When Jennifer Smith was pregnant with her first child, she realized she would have to add “saving our planet” to the endless list every mother always has on the go. She helped found Pour nos enfants / For Our Kids Montréal, and now a core group of 30 moms and two dads remind decision-makers that a future for families is worth saving.
This piece is part of a series of profiles highlighting young people across the country who are addressing the climate crisis. These extraordinary humans give me hope. I write these stories to pay it forward.
Tell us about your project.
We formed just before the 2019 student-led Global Climate Strike in Montreal and participated in family-friendly sign-making, learning protest songs and walking as a group of families with all the bathroom stops that required. At the start of the 2020 Global Climate Strike in Montreal, we set out hundreds of children’s shoes to remind everyone of the stakes. We bring cookies and hot chocolate to support the brave young people at the weekly Fridays for Future student strikes.
Winning a safe future needs more than marching. We participate in public consultations and use petitions, open letters, emails and meetings to impress politicians with the urgency of real action to protect our kids’ futures. We persuaded the City of Montreal to sign on to the Fossil Fuel Non-Proliferation Treaty. After the House of Commons and the Senate heard from us as representatives of parents across the country, they strengthened Bill C-12 — the Canadian Net-Zero Emissions Accountability Act.
If we are going to build our movement, people have to feel they have agency. By holding family-friendly events, like planting pollinator gardens and trees, we help other families see that even small acts matter.
How did you get into this work?
Jennifer Smith helped found Pour nos enfants / For Our Kids Montréal, and now a core group of 30 moms and two dads remind decision-makers that a future for families is worth saving. #ClimateAction
In 2014, I went to New York City for the People’s Climate March in the lead-up to the UN climate summit. Being with so many people from around the world demanding action brought the necessity of collective action home to me. Being there while carrying my unborn child, who would be of the generation that would be most impacted by the climate crisis, also brought home how urgent it was that we do something NOW.

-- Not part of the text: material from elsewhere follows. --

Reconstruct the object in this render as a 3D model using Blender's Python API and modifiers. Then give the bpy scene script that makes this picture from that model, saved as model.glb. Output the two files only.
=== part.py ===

As soon as I emerged from the stupor of early parenting, I began going to local climate marches but wanted so badly to do more. When another parent in an online group wondered if anyone else was concerned about the climate crisis, I responded immediately with a “Yes!” That led to the formation of Pour nos enfants / For Our Kids Montréal.
Is there something about the way you were raised that has affected you?
My immigrant mom worked endless overtime, sacrificing so much so my brother and I could participate in activities and go to university. I am now privileged to have a professional job and the security to devote my off-hours to the climate movement. My dad introduced me to nature, allowing me to see it as important to protect. He also took me to my first political rally, which was a powerful lesson in the importance of people coming together to make change.
What makes it hard?
We are mostly mothers. I’m not sure why more dads aren’t involved. It might be that it falls under the idea of “emotional labour” that women often take on more than men.
Perhaps it is akin to the many invisible tasks more women tend to take on to keep our families functioning, like remembering what each kid needs to bring to school or birthdays or playdates. Climate activism needs to get done, but any change feels incremental and the payoff isn’t immediate.
It is said that women already carry the weight of the world. We must carry this additional load because the future of our kids is at stake. My husband is very supportive. It would be wonderful if there were more dads sharing the load.
What gives you hope?
I am a mother. I don’t have the luxury of despair. It is essential to me that I am part of a bigger group. We share our grief and fear and turn that into hope by taking action.
When one of us needs to take a step back for whatever reason, we know that the rest of the group will step in to help out, and they will be there when we’re ready to jump back in.
The students who are out there week after week determined to prevent their future from being destroyed inspire all of us.
Have you got any advice for other young people?
Keep at it. If enough of us come together, we can turn the tide. Each voice makes us louder.
Take care of yourself. It is perfectly OK to step back for your own mental health and then jump back in when you’re ready.
What would you like to say to older readers?
Your grandchildren’s future depends on you taking action. Don’t let your perceived lack of expertise stop you. Politicians listen to you more closely than you might think. Make sure they know that they need to treat the climate crisis like an emergency to get your vote.